## [Aim of the exercise]
The listing beneath should be written out in full, exactly as shown.

Entries with parts and joints
++++++

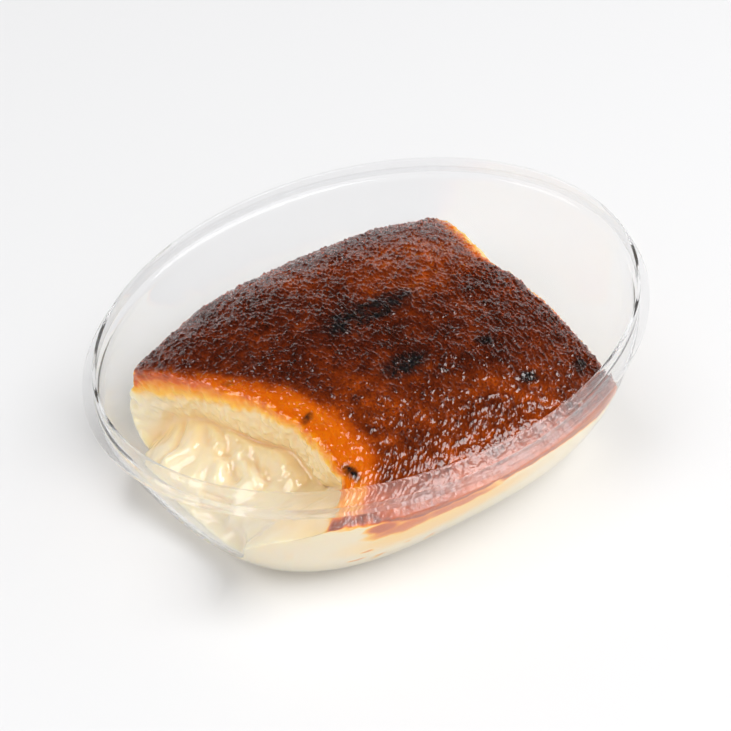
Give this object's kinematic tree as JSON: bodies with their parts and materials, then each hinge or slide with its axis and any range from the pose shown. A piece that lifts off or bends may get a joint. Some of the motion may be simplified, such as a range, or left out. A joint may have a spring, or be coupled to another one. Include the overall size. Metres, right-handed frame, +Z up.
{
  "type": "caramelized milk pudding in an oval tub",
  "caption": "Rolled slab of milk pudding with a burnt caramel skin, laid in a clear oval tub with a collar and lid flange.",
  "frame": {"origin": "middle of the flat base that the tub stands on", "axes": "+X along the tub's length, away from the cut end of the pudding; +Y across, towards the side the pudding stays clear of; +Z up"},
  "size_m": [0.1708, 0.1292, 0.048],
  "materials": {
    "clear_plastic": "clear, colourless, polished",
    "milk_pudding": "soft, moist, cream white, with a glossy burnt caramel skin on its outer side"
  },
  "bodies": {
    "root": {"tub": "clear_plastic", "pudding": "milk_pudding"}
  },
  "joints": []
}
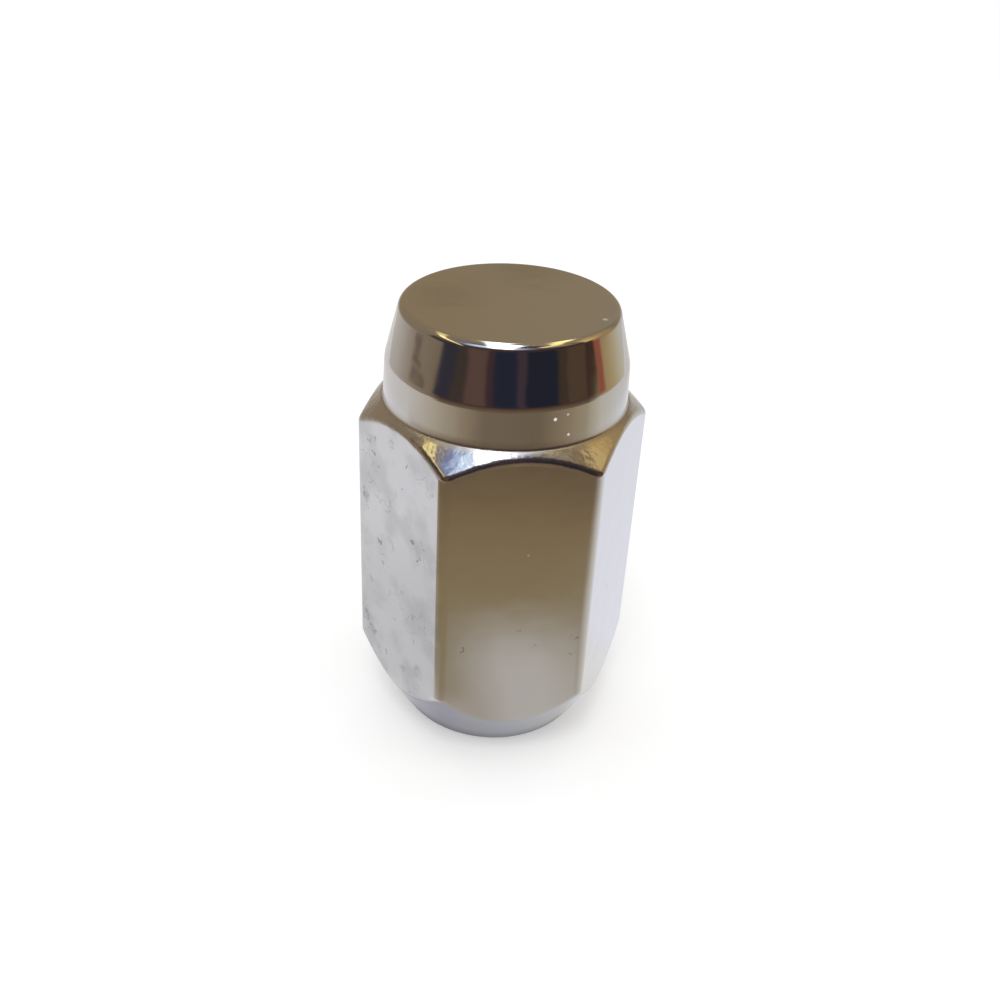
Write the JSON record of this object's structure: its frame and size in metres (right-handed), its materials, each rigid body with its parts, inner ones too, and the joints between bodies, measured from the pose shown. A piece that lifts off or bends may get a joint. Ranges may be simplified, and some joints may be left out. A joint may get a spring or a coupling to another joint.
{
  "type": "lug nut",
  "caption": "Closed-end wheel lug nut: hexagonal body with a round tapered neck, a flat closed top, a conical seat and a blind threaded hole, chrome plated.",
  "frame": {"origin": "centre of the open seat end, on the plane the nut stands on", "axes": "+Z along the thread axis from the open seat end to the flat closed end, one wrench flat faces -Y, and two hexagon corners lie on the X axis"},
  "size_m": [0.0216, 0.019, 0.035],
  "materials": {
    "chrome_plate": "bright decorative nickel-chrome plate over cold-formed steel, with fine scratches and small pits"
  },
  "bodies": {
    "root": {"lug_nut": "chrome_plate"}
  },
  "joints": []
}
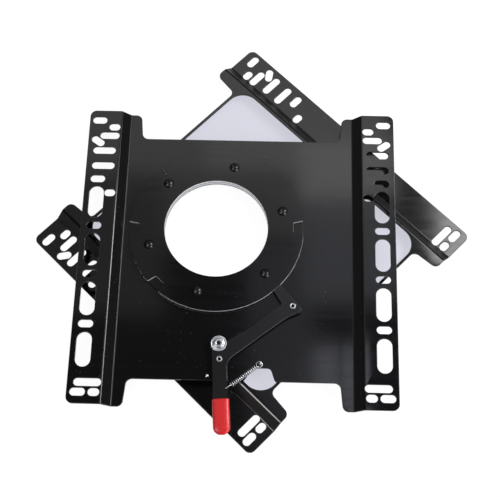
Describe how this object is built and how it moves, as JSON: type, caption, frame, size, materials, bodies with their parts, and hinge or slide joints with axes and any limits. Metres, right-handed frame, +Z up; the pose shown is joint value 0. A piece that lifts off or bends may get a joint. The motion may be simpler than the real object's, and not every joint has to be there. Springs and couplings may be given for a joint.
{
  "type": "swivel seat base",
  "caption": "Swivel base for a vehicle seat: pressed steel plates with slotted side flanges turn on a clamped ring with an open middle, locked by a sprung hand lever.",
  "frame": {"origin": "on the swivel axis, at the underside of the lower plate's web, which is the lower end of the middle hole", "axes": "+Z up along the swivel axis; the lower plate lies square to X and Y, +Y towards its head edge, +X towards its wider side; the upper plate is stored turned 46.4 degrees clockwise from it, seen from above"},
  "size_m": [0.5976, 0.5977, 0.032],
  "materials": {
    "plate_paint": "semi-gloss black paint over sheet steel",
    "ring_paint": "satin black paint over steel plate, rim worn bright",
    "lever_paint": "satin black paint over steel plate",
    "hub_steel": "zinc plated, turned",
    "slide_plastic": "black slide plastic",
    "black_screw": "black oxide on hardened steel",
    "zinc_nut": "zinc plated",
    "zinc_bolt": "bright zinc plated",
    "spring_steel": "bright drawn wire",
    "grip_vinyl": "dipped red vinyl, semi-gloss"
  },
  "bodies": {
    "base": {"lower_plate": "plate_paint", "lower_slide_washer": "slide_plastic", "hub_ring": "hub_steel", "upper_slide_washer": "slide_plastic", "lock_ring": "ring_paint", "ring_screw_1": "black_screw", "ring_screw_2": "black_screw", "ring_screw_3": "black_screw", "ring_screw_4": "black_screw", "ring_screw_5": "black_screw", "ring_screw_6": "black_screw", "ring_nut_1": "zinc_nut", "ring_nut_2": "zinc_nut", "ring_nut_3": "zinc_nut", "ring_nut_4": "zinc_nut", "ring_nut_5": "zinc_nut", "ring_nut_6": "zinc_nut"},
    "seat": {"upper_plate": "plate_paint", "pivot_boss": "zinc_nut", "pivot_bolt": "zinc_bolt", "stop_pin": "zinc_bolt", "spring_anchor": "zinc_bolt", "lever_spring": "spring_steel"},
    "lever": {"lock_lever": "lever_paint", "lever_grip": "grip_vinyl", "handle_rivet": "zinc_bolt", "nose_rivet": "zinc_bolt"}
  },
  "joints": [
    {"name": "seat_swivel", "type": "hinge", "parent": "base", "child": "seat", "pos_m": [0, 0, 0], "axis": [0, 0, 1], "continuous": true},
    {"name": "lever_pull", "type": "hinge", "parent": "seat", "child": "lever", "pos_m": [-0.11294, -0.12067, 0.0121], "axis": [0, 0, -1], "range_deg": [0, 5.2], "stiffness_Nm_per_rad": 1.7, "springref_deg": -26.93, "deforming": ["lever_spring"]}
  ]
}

++++++

## [Completed task]
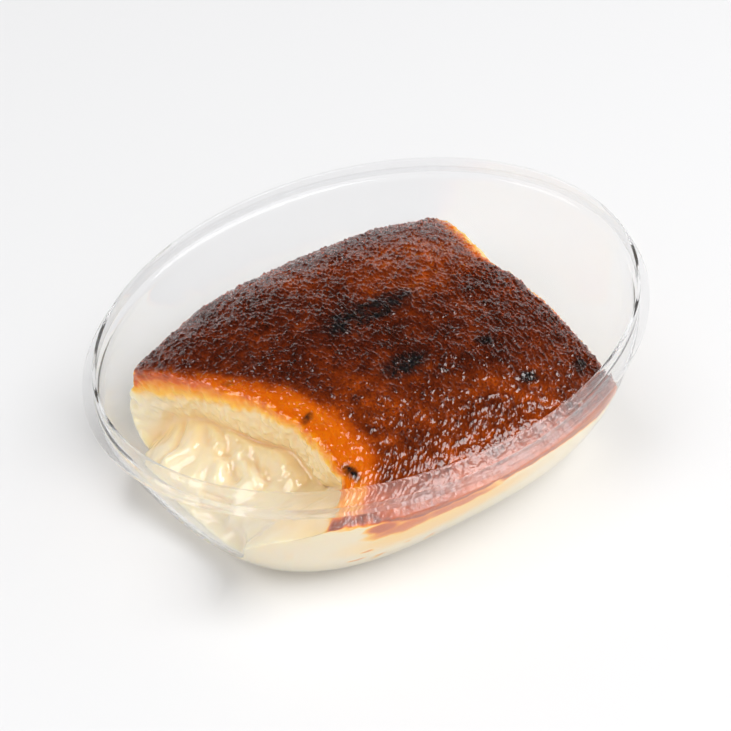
Give this object's kinematic tree as JSON: bodies with their parts and materials, then each hinge or slide with its axis and any range from the pose shown. A piece that lifts off or bends may get a joint. Some of the motion may be simplified, such as a range, or left out. A joint may have a spring, or be coupled to another one. Include the overall size. Metres, right-handed frame, +Z up.
{
  "type": "caramelized milk pudding in an oval tub",
  "caption": "Rolled slab of milk pudding with a burnt caramel skin, laid in a clear oval tub with a collar and lid flange.",
  "frame": {"origin": "middle of the flat base that the tub stands on", "axes": "+X along the tub's length, away from the cut end of the pudding; +Y across, towards the side the pudding stays clear of; +Z up"},
  "size_m": [0.1708, 0.1292, 0.048],
  "materials": {
    "clear_plastic": "clear, colourless, polished",
    "milk_pudding": "soft, moist, cream white, with a glossy burnt caramel skin on its outer side"
  },
  "bodies": {
    "root": {"tub": "clear_plastic", "pudding": "milk_pudding"}
  },
  "joints": []
}
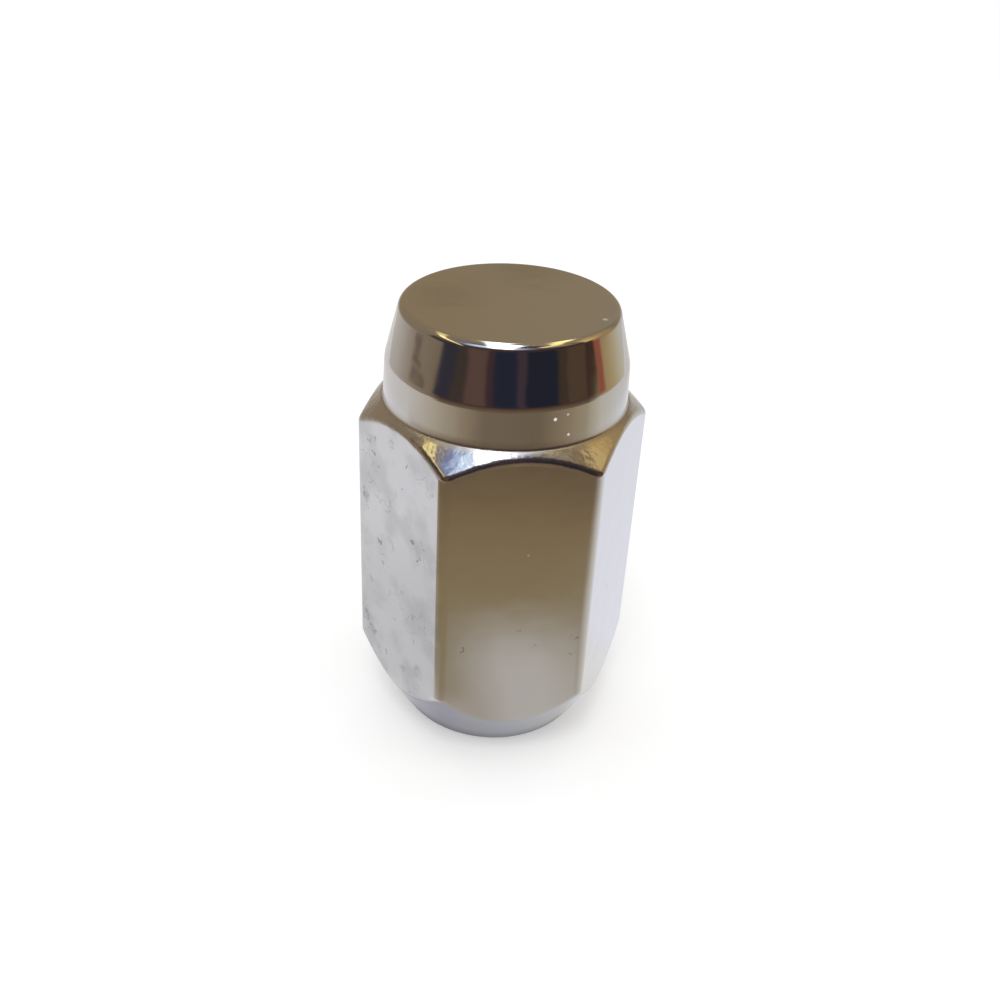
Write the JSON record of this object's structure: its frame and size in metres (right-handed), its materials, each rigid body with its parts, inner ones too, and the joints between bodies, measured from the pose shown. A piece that lifts off or bends may get a joint. Ranges may be simplified, and some joints may be left out. A joint may get a spring or a coupling to another joint.
{
  "type": "lug nut",
  "caption": "Closed-end wheel lug nut: hexagonal body with a round tapered neck, a flat closed top, a conical seat and a blind threaded hole, chrome plated.",
  "frame": {"origin": "centre of the open seat end, on the plane the nut stands on", "axes": "+Z along the thread axis from the open seat end to the flat closed end, one wrench flat faces -Y, and two hexagon corners lie on the X axis"},
  "size_m": [0.0216, 0.019, 0.035],
  "materials": {
    "chrome_plate": "bright decorative nickel-chrome plate over cold-formed steel, with fine scratches and small pits"
  },
  "bodies": {
    "root": {"lug_nut": "chrome_plate"}
  },
  "joints": []
}
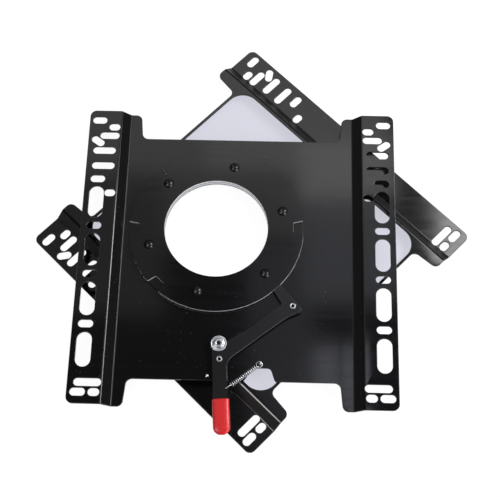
Describe how this object is built and how it moves, as JSON: type, caption, frame, size, materials, bodies with their parts, and hinge or slide joints with axes and any limits. Metres, right-handed frame, +Z up; the pose shown is joint value 0. A piece that lifts off or bends may get a joint. The motion may be simpler than the real object's, and not every joint has to be there. Springs and couplings may be given for a joint.
{
  "type": "swivel seat base",
  "caption": "Swivel base for a vehicle seat: pressed steel plates with slotted side flanges turn on a clamped ring with an open middle, locked by a sprung hand lever.",
  "frame": {"origin": "on the swivel axis, at the underside of the lower plate's web, which is the lower end of the middle hole", "axes": "+Z up along the swivel axis; the lower plate lies square to X and Y, +Y towards its head edge, +X towards its wider side; the upper plate is stored turned 46.4 degrees clockwise from it, seen from above"},
  "size_m": [0.5976, 0.5977, 0.032],
  "materials": {
    "plate_paint": "semi-gloss black paint over sheet steel",
    "ring_paint": "satin black paint over steel plate, rim worn bright",
    "lever_paint": "satin black paint over steel plate",
    "hub_steel": "zinc plated, turned",
    "slide_plastic": "black slide plastic",
    "black_screw": "black oxide on hardened steel",
    "zinc_nut": "zinc plated",
    "zinc_bolt": "bright zinc plated",
    "spring_steel": "bright drawn wire",
    "grip_vinyl": "dipped red vinyl, semi-gloss"
  },
  "bodies": {
    "base": {"lower_plate": "plate_paint", "lower_slide_washer": "slide_plastic", "hub_ring": "hub_steel", "upper_slide_washer": "slide_plastic", "lock_ring": "ring_paint", "ring_screw_1": "black_screw", "ring_screw_2": "black_screw", "ring_screw_3": "black_screw", "ring_screw_4": "black_screw", "ring_screw_5": "black_screw", "ring_screw_6": "black_screw", "ring_nut_1": "zinc_nut", "ring_nut_2": "zinc_nut", "ring_nut_3": "zinc_nut", "ring_nut_4": "zinc_nut", "ring_nut_5": "zinc_nut", "ring_nut_6": "zinc_nut"},
    "seat": {"upper_plate": "plate_paint", "pivot_boss": "zinc_nut", "pivot_bolt": "zinc_bolt", "stop_pin": "zinc_bolt", "spring_anchor": "zinc_bolt", "lever_spring": "spring_steel"},
    "lever": {"lock_lever": "lever_paint", "lever_grip": "grip_vinyl", "handle_rivet": "zinc_bolt", "nose_rivet": "zinc_bolt"}
  },
  "joints": [
    {"name": "seat_swivel", "type": "hinge", "parent": "base", "child": "seat", "pos_m": [0, 0, 0], "axis": [0, 0, 1], "continuous": true},
    {"name": "lever_pull", "type": "hinge", "parent": "seat", "child": "lever", "pos_m": [-0.11294, -0.12067, 0.0121], "axis": [0, 0, -1], "range_deg": [0, 5.2], "stiffness_Nm_per_rad": 1.7, "springref_deg": -26.93, "deforming": ["lever_spring"]}
  ]
}